Noel Parks — Tuohy Brothers — Analyst

Right. Great, thanks a lot.

Operator

[Operator Instructions]. Our next question is from Nicholas Pope with Seaport Research. Please proceed.

Nicholas Pope — Seaport Research — Analyst

Hello, everyone. Good morning. I was curious if you could kind of expand a little bit looking at kind of the split of capex spending in 2Q was a pretty big jump and in Permian, it’s kind of a split and is that really the opportunity set? Is that we’re you’re seeing kind of the returns are driving that capex or is that kind of the rate we should expect just kind of a split between these three assets right now.

Nicholas O’Grady — Chief Executive Officer

Nick. We had guided I think 45, 45 and 10 for the year and I looked at it yesterday and it’s about the same [Indecipherable] I think it’s just cadence of development. If try to look at our ads during the quarter, then looking at kind of our working interest between the Permian and the Williston, our average working interest in North Dakota was around 8% whereas our Permian around 80%.

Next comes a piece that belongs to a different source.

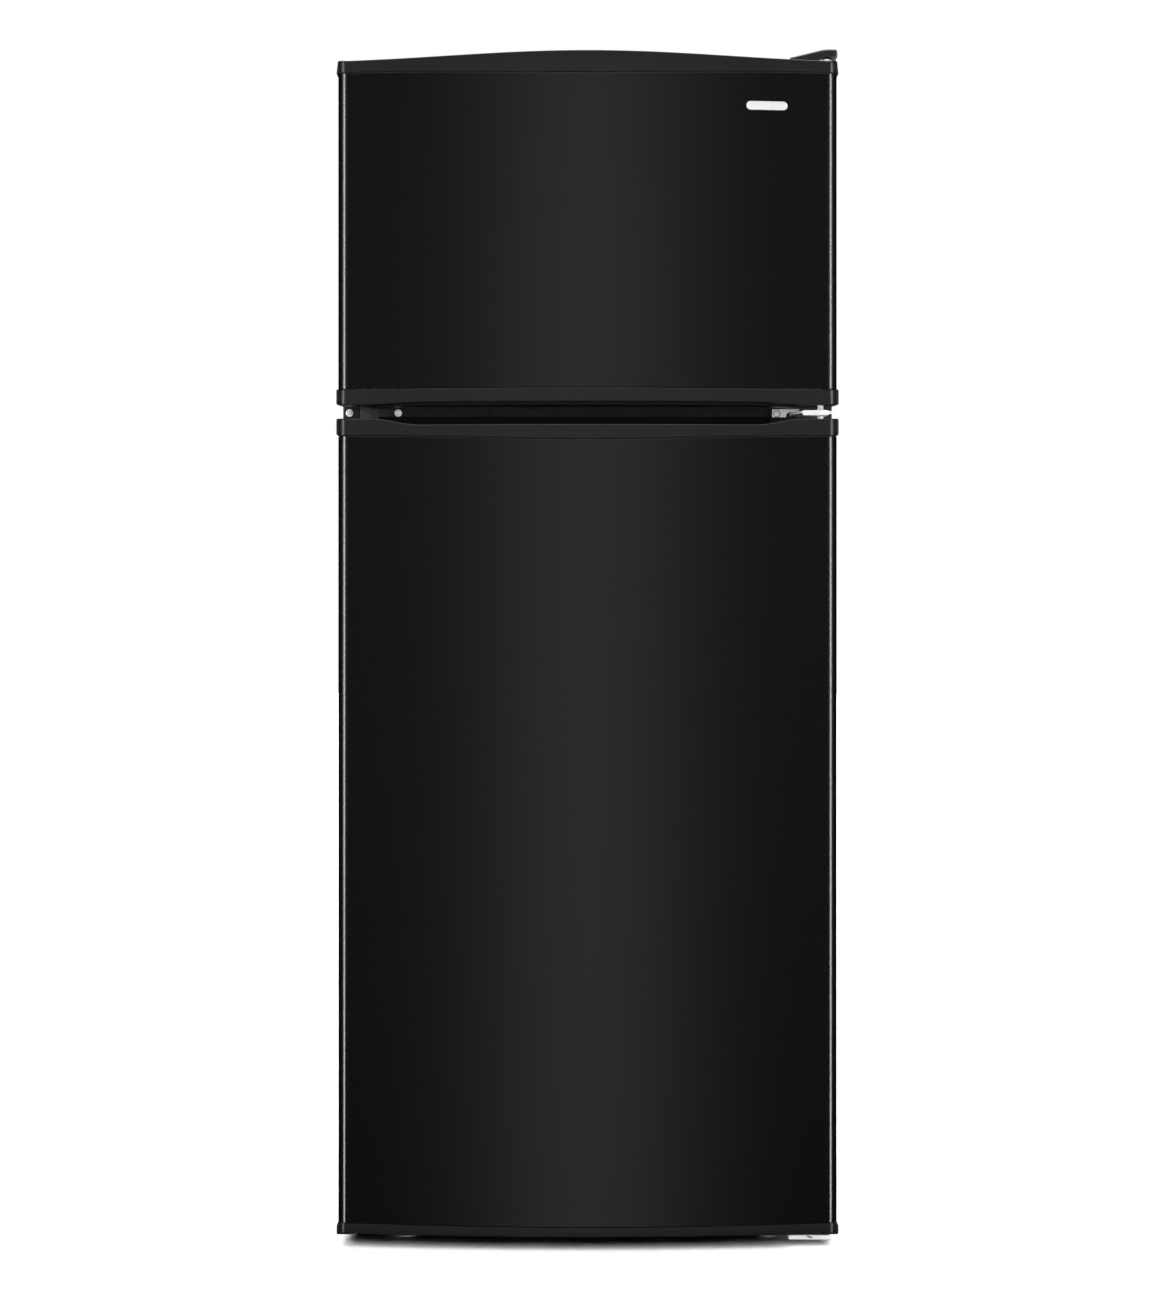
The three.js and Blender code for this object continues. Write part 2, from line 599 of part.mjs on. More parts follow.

Nicholas Pope — Seaport Research — Analyst

Got it. Okay, that’s all I had. I think most everything else have been asked. Thanks guys.

Nicholas O’Grady — Chief Executive Officer

Sure. You don’t want to ask another?

Operator

There are no more questions at this time. So, I would like to turn the conference back over to management for closing comments.

Nicholas O’Grady — Chief Executive Officer

Thank you all for joining us today. We very much appreciate your interest and we’ll see you next quarter. Thanks.